During a trip to New Mexico in January of 1999, Deb and Gail had a Pagan handfasting, a marriage ceremony where the couple promises themselves to one another for a year and a day. Deb planned the trip to do some research for a novel she was writing and Gail wanted to visit the legendary hot springs at Ojo Caliente. The two decided New Mexico was the perfect place to get married. Four minerals feed into the hot springs there, including lithium, iron, soda, and arsenic, and it’s said that Ojo Caliente has been regarded as a holy place for its healing properties for thousands of years.
The whole trip had an air of adventure. If, back home, driving gave them a new perspective on whatever situation they were in, travelling to New Mexico gave them a thrilling sense of agency about their lives. Both women are independent, almost to a fault, and choose to live their lives on their own terms. Gail had made that decision after leaving her second husband, and Deb had done so since outing herself at fifteen. They built the structure of their love on what they thought would work, instead of relying on society’s traditions to tell them how to live. They created their own traditions, and during the trip to New Mexico, the sense of cultural pioneering, of pushing the edge of what was possible, was elementalized into a potent essence that lasted for their entire stay.
Deb’s research revolved around the Penitentes, a sect of Catholic monks who used pain and flagellation to reach a higher state of consciousness. The two spent days hunting for old Penitente churches, and finding a few. They basked in the rejuvenating waters of Ojo Caliente. After dark, they would get in their car, turn on the radio, and drive out into the night. They let the dictates of the music determine their direction. If the songs were good, they would stay on a road, taking in as much as they could out their windows. When the music shifted gears, they would take a turn and head off in a new direction, talking and laughing all the while.
When the time seemed right, they climbed to the top of a nearby mesa on a cool, blustery day. The sense of excitement was nearly palpable, heightened slightly more by their fear of running across rattlesnakes, but none were seen. That moment was the culmination of what had been building for years. These two women, who never thought they would find someone to truly share their lives with, who had been repressed and abused into to a place of enforced solitude, came together in that moment to consecrate the love they cherished beyond all else. Above the sacred location of Ojo Caliente, surrounded by petroglyphs created millennia ago, they held hands, looked deeply into each other’s teary eyes, and said their vows. They struggled to be heard over the blowing wind, but promised monogamy, zero bullshit, to protect one another at all costs, and promised themselves for a year and a day, as the tradition demanded. “The [second] ceremony seemed like a good, very nice thing to celebrate with family, but the one in January, that ceremony…” Deb pauses to gather her thoughts which were quickly retreating into memory. Gail looks at her wife and states in a hushed voice, “It was ours. It was ours.”

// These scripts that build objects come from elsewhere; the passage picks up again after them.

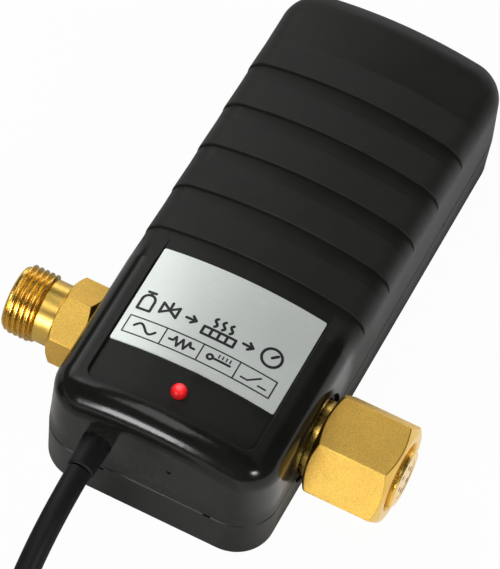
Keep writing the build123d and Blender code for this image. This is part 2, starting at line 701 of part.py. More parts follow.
def wires():
    """The insulated leads inside the housing, by name."""
    hole_z = WALL + 5
    hole_end = TERMINAL_Y + 2.5
    behind = TERMINAL_Y + TERMINAL_SIZE[1] / 2 + 3
    tab_z = BLOCK_TOP_Z + 5.9
    left, right = TERMINAL_X - TERMINAL_PITCH, TERMINAL_X + TERMINAL_PITCH
    live = [(-17, -65, 27), (-13.5, -63.4, 29), (-2, -64, 29.5), (15, -64.5, 21)]
    live += [(right, -64.5, 12), (right, behind, hole_z), (right, hole_end, hole_z)]
    neutral = [(-14.8, -65, 24.5), (-9, -63.6, 22.5), (0, -64.4, 15)]
    neutral += [(left, behind, hole_z), (left, hole_end, hole_z)]
    earth = [(-19.2, -65, 24.5), (-18.5, -62.6, 26), (-14, -59.5, 28.3), (EARTH_X, -55.8, 27.9)]
    fuse_end = (-12.6, FUSE_Y, BLOCK_TOP_Z + 3)
    switched = [(0, STAT_Y + 12.1, tab_z), (-1, 2, tab_z), (-12, 9, 30), (-16, FUSE_Y - 1, 29), fuse_end]
    lamp = [(0, STAT_Y - 12.1, tab_z), (-1, -44, 33), (4, -57, 32), (5, -70, 33.9)]
    return {
        "wire_live": wire(live),
        "wire_neutral": wire(neutral),
        "wire_earth": wire(earth),
        "wire_switched": wire(switched),
        "wire_lamp": wire(lamp, 0.7),
    }


def cord_tube(name, points):
    """A stretch of the mains lead. Its bends and its volume are printed."""
    path, radii = route(points)
    solid = sweep((path ^ 0) * Circle(CORD_R), path=path)
    expected = math.pi * CORD_R**2 * path.length
    print(name, "radii", [round(r, 1) for r in radii], "length", round(path.length, 1))
    print(name, "volume", round(solid.volume, 1), "section times length", round(expected, 1))
    return solid


def cord_coil():
    """The outer shape of the wound-up lead: a flat ring, three turns wide and two turns high."""
    half_band = CORD_R * COIL_WIDE
    height = 2 * CORD_R * COIL_LAYERS
    ring = Pos(COIL_X, COIL_Y, height / 2) * Cylinder(COIL_MEAN_R + half_band, height)
    ring -= Pos(COIL_X, COIL_Y, height / 2) * Cylinder(COIL_MEAN_R - half_band, height)
    return fillet(ring.edges().filter_by(GeomType.CIRCLE), CORD_R * 0.8)


def plug_body():
    """The two-pole plug with its moulded strain relief, turned about the plug's axis."""
    relief_end = PLUG_TAIL_Y + PLUG_RELIEF_L
    corners = [
        (0, PLUG_TAIL_Y),
        (4.3, PLUG_TAIL_Y),
        (6.5, relief_end),
        (12.0, relief_end + 2),
        (15.5, relief_end + 12),
        (15.5, relief_end + 22),
        (PLUG_BODY_R, relief_end + 26),
        (PLUG_BODY_R, PLUG_FACE_Y - 1),
        (PLUG_BODY_R - 1, PLUG_FACE_Y),
        (0, PLUG_FACE_Y),
    ]
    profile = make_face(Polyline(*corners, close=True))
    body = Pos(PLUG_X, 0, PLUG_Z) * revolve(profile, Axis.Y)
    for side in (-1, 1):
        at = (PLUG_X + side * PLUG_PIN_X, PLUG_Z)
        body -= rod("y", PLUG_PIN_ROOT_R, PLUG_FACE_Y - PLUG_PIN_ROOT_L, PLUG_FACE_Y + 1, at)
        edge_z = sorted((PLUG_Z + side * (PLUG_BODY_R - 2.5), PLUG_Z + side * (PLUG_BODY_R + 1)))
        body -= block((PLUG_X - 3, PLUG_FACE_Y - 12, edge_z[0]), (PLUG_X + 3, PLUG_FACE_Y + 1, edge_z[1]))
    return body


def plug_pin(side):
    at = (PLUG_X + side * PLUG_PIN_X, PLUG_Z)
    start = PLUG_FACE_Y + PLUG_PIN_STAND_OFF
    pin = rod("y", PLUG_PIN_R, start, PLUG_FACE_Y + PLUG_PIN_L, at)
    pin = fillet(pin.faces().sort_by(Axis.Y)[-1].edges(), PLUG_PIN_TIP_R)
    return pin + rod("y", PLUG_PIN_ROOT_R, PLUG_FACE_Y - PLUG_PIN_ROOT_L, start, at)


def earth_strip(side):
    """A contact strip let into the plug's rim, flush below its surface."""
    near = PLUG_Z + side * (PLUG_BODY_R - 2.5)
    far = PLUG_Z + side * (PLUG_BODY_R - 0.9)
    low, high = sorted((near, far))
    return block((PLUG_X - 2.9, PLUG_FACE_Y - 11.9, low), (PLUG_X + 2.9, PLUG_FACE_Y, high))


def sub_parts():
    """Every piece of the heater by node name."""
    made = {
        "lower_shell": lower_shell(),
        "upper_shell": upper_shell(),
        "rating_plate": rating_plate(),
        "pilot_lens": pilot_lens(),
        "lamp_board": lamp_board(),
        "series_resistor": series_resistor(),
        "cord_grommet": cord_grommet(),
        "inner_sheath": inner_sheath(),
        "clamp_bar": clamp_bar(),
        "heater_block": heater_block(),
        "cartridge_heater": cartridge_heater(),
        "inlet_nipple": inlet_nipple(),
        "inlet_seal": port_seal(1),
        "strainer_disc": strainer_disc(),
        "thrust_ring": thrust_ring(),
        "union_nut": union_nut(),
        "outlet_fitting": outlet_fitting(),
        "outlet_seal": port_seal(-1),
        "thermostat": thermostat(),
        "thermal_fuse": thermal_fuse(),
        "fuse_clip": fuse_clip(),
        "fuse_screw": small_screw(10, FUSE_Y, BLOCK_TOP_Z + 1),
        "terminal_block": terminal_block(),
        "earth_lug": earth_lug(),
        "earth_screw": small_screw(EARTH_X, BLOCK_FRONT_Y + 8, BLOCK_TOP_Z + 0.8),
        "insulation_pad": insulation_pad(),
        "supply_cord": cord_tube("supply_cord", LEAD_POINTS),
        "cord_coil": cord_coil(),
        "plug_cord": cord_tube("plug_cord", TAIL_POINTS),
        "plug_body": plug_body(),
    }
    for n, (x, y) in enumerate(SHELL_SCREWS, 1):
        made[f"shell_screw_{n}"] = shell_screw(x, y)
    for n, (x, y) in enumerate(BLOCK_SCREWS, 1):
        made[f"block_screw_{n}"] = block_screw(x, y)
    for n, plug in enumerate(channel_plugs(), 1):
        made[f"channel_plug_{n}"] = plug
    for n, side in enumerate((-1, 1), 1):
        made[f"clamp_screw_{n}"] = clamp_screw(side)
        made[f"thermostat_screw_{n}"] = small_screw(side * STAT_SCREW_X, STAT_Y, BLOCK_TOP_Z + 1)
        made[f"plug_pin_{n}"] = plug_pin(side)
        made[f"earth_strip_{n}"] = earth_strip(side)
    for n in (1, 2, 3):
        made[f"terminal_screw_{n}"] = terminal_screw(n - 2)
    made.update(wires())
    return made


def main():
    os.makedirs("parts", exist_ok=True)
    for name, shape in sub_parts().items():
        export_step(shape, f"parts/{name}.step")


main()
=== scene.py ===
import math

import bmesh
import bpy
from bpy.props import FloatProperty, FloatVectorProperty, IntProperty, PointerProperty
from mathutils import Matrix, Vector


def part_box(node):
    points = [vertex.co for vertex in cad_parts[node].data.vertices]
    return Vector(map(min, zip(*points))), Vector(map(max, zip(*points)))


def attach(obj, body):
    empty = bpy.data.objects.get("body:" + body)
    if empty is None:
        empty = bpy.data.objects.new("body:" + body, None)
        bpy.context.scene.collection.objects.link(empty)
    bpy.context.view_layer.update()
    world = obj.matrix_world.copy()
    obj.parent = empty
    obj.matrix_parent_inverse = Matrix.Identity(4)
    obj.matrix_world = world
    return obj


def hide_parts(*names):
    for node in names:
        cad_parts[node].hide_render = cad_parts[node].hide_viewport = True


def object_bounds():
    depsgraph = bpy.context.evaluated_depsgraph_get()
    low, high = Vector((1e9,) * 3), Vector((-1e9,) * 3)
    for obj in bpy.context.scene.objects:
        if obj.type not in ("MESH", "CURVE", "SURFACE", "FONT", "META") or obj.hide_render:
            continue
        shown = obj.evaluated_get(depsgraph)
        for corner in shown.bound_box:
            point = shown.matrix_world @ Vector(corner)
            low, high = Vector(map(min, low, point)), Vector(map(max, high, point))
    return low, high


bl_info = {
    "name": "In-line gas heater",
    "version": (1, 0, 0),
    "blender": (4, 5, 0),
    "location": "3D View > Sidebar > Gas heater",
    "description": "Builds the finished pieces of an electric gas heater around its packed frame",
    "category": "Add Mesh",
}

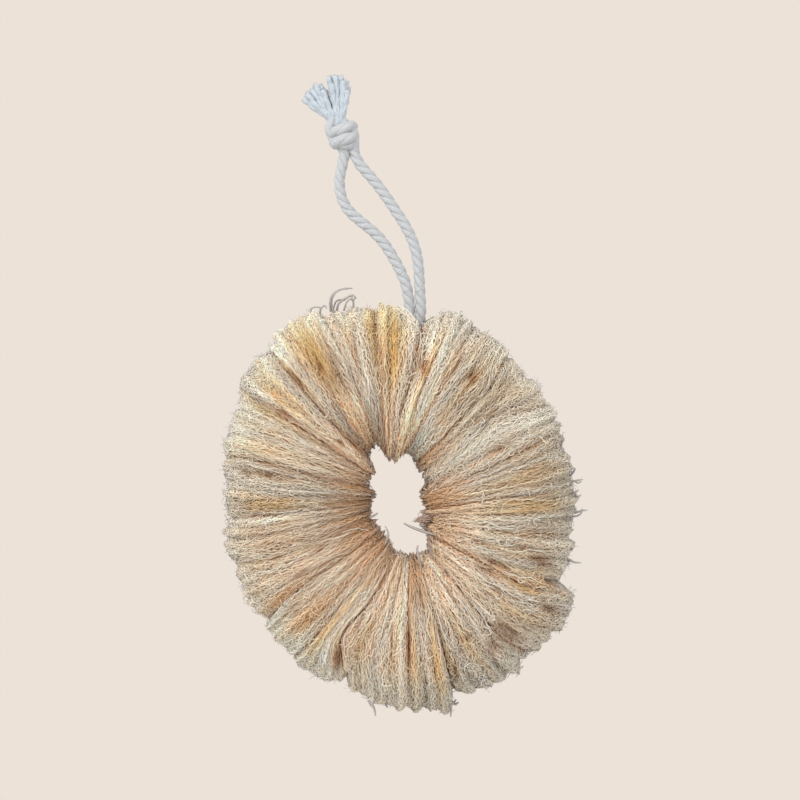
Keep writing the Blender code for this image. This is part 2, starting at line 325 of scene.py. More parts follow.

When they returned to Chicago, preparations began for their public handfasting. During the process, Gail was overwhelmed with emotion. On the morning of their tasting, Deb picked her up from Chicago Lakeshore Hospital, where she was working the night shift, and they drove to Ann Sather, a restaurant in the Boystown neighborhood that was famous for its gay-friendliness. As the food was brought out for them to try, Gail began to weep. The caterer kept asking if she’d like a drink, but she refused. Deb couldn’t console her.
Both of Gail’s previous marriages had been a result of social pressure and the need to survive. The fact that she had found someone to love and love her was a shock all on its own. There seemed to be a huge risk involved in having such a public ceremony. It was if saying the words in front so many people would break whatever esoteric ties that held them together. It took time for her to process that what was happening between them was real. Gail continued to be inconsolable for the rest of the tasting. Deb picked a few dishes to serve, and they went home.